REQUIREMENT: Return exactly and only these lines: the first of the listing through the one containing "or by itself.".

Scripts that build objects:

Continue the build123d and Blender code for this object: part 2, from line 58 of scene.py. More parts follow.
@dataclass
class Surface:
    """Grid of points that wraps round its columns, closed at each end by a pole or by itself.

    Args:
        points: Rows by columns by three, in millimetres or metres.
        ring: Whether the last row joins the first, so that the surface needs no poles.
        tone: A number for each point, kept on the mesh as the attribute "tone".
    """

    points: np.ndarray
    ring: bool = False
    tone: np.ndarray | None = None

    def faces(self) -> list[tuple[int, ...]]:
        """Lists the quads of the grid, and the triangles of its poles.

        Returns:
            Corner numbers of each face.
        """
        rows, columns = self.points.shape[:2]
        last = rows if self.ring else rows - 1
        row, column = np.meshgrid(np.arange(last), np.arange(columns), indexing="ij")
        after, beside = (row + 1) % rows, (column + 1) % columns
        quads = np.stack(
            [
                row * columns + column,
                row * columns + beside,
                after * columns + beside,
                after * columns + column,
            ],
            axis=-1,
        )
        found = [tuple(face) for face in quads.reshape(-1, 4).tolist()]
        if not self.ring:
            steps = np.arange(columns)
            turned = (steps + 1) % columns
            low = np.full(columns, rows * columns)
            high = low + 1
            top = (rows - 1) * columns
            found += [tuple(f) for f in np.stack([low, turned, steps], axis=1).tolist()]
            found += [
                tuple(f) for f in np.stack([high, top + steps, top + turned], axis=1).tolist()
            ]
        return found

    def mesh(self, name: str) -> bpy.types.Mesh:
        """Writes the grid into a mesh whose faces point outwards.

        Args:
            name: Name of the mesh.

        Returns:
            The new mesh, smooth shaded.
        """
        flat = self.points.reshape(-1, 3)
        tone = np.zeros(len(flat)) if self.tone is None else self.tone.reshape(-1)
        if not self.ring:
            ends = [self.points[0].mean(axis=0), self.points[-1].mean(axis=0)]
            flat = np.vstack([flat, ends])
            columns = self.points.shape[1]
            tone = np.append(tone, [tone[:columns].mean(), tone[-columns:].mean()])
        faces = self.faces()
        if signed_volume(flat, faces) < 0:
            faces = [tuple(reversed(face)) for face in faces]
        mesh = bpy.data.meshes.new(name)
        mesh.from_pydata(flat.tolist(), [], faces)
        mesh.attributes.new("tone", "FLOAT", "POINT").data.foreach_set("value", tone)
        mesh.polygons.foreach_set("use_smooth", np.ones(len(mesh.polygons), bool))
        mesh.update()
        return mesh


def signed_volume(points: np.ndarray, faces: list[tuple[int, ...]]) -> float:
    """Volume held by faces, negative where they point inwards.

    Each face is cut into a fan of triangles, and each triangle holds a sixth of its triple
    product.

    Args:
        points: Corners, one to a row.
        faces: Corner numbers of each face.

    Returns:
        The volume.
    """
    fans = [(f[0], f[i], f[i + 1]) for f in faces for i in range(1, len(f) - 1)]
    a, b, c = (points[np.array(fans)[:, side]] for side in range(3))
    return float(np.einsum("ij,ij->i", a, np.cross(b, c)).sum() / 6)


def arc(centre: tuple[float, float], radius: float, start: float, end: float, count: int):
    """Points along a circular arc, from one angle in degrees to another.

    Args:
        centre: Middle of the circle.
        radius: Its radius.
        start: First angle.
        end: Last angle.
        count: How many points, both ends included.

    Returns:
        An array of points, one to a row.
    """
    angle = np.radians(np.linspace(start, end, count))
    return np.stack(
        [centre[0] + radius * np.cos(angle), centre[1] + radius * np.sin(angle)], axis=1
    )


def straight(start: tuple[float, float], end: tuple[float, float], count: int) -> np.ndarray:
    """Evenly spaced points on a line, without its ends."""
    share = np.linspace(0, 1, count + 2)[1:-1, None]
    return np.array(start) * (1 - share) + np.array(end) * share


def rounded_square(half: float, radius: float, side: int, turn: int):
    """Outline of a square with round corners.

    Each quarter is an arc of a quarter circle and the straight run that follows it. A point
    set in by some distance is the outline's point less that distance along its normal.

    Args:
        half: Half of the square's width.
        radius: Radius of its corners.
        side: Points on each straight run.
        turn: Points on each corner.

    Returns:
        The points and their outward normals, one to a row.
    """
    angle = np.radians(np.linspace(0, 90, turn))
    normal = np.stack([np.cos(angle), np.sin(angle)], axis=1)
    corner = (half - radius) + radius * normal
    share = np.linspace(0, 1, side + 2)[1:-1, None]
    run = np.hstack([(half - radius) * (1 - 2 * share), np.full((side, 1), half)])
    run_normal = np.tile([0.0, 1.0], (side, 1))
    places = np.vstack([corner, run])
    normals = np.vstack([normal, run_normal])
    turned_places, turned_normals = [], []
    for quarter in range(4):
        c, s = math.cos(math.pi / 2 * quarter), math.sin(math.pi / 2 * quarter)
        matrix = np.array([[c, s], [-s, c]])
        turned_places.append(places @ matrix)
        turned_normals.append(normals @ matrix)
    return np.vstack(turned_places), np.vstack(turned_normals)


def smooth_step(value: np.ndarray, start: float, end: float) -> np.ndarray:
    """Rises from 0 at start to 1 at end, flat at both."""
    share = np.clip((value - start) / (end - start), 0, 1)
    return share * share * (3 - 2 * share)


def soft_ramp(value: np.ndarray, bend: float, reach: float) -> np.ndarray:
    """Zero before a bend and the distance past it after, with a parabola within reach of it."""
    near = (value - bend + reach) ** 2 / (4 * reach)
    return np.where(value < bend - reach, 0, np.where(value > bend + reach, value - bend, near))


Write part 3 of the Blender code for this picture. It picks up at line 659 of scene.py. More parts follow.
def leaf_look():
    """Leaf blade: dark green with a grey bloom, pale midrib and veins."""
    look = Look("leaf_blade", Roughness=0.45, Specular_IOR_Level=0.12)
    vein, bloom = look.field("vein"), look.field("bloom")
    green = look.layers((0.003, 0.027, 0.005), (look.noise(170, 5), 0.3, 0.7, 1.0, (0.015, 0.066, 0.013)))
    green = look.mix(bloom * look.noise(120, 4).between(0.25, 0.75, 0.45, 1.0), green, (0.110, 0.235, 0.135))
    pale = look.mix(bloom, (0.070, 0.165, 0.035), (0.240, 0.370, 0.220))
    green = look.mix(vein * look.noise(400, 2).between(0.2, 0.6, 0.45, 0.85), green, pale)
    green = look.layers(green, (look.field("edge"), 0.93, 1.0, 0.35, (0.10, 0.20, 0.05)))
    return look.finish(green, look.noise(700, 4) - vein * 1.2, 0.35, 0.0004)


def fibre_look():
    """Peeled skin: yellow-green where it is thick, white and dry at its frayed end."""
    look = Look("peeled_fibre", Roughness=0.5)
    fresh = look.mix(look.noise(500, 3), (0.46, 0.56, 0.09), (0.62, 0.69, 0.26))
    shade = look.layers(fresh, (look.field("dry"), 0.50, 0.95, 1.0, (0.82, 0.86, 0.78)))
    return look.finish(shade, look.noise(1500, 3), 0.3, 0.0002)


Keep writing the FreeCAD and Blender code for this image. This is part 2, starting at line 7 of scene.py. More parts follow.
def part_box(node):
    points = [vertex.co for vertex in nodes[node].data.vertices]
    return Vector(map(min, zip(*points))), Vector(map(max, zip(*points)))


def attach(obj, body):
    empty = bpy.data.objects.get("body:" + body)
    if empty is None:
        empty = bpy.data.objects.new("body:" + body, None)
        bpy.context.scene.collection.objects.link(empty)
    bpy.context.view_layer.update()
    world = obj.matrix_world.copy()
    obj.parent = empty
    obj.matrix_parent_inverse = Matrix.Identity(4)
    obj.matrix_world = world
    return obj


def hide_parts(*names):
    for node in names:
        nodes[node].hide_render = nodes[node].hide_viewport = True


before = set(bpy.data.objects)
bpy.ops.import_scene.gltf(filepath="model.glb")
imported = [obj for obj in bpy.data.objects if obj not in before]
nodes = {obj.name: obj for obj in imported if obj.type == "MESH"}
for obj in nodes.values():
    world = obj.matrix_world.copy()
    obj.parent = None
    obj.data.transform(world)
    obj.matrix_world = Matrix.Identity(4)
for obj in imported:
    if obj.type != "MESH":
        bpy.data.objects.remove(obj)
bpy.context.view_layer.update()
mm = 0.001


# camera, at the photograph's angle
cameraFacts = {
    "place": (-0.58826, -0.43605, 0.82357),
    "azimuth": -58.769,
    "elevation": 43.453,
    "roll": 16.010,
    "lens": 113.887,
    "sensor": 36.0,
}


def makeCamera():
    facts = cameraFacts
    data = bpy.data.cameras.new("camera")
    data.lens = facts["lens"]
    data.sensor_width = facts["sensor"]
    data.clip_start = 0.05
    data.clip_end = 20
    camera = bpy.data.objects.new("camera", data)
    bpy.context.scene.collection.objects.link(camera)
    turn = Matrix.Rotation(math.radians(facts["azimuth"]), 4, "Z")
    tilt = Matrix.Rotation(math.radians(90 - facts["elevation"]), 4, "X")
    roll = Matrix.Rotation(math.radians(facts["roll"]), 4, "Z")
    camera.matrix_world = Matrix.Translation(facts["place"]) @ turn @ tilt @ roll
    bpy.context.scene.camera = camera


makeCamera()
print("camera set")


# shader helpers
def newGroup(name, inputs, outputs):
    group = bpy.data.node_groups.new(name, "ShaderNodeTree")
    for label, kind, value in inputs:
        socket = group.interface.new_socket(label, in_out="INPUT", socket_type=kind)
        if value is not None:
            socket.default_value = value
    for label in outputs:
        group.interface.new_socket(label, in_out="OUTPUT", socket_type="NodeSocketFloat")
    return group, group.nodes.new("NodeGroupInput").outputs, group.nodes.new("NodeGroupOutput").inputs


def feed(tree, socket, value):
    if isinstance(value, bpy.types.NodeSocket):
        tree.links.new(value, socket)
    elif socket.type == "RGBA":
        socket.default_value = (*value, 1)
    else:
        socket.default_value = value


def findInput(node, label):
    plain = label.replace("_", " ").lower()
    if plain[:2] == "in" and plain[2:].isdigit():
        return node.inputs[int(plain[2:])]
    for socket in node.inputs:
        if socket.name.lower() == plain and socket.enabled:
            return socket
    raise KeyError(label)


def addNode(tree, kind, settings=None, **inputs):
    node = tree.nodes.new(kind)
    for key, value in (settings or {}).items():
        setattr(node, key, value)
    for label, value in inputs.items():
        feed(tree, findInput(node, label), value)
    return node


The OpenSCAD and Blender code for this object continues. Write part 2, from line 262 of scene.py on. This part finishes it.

RESPONSE BELOW:
Continue the build123d and Blender code for this object: part 2, from line 58 of scene.py. More parts follow.
@dataclass
class Surface:
    """Grid of points that wraps round its columns, closed at each end by a pole or by itself.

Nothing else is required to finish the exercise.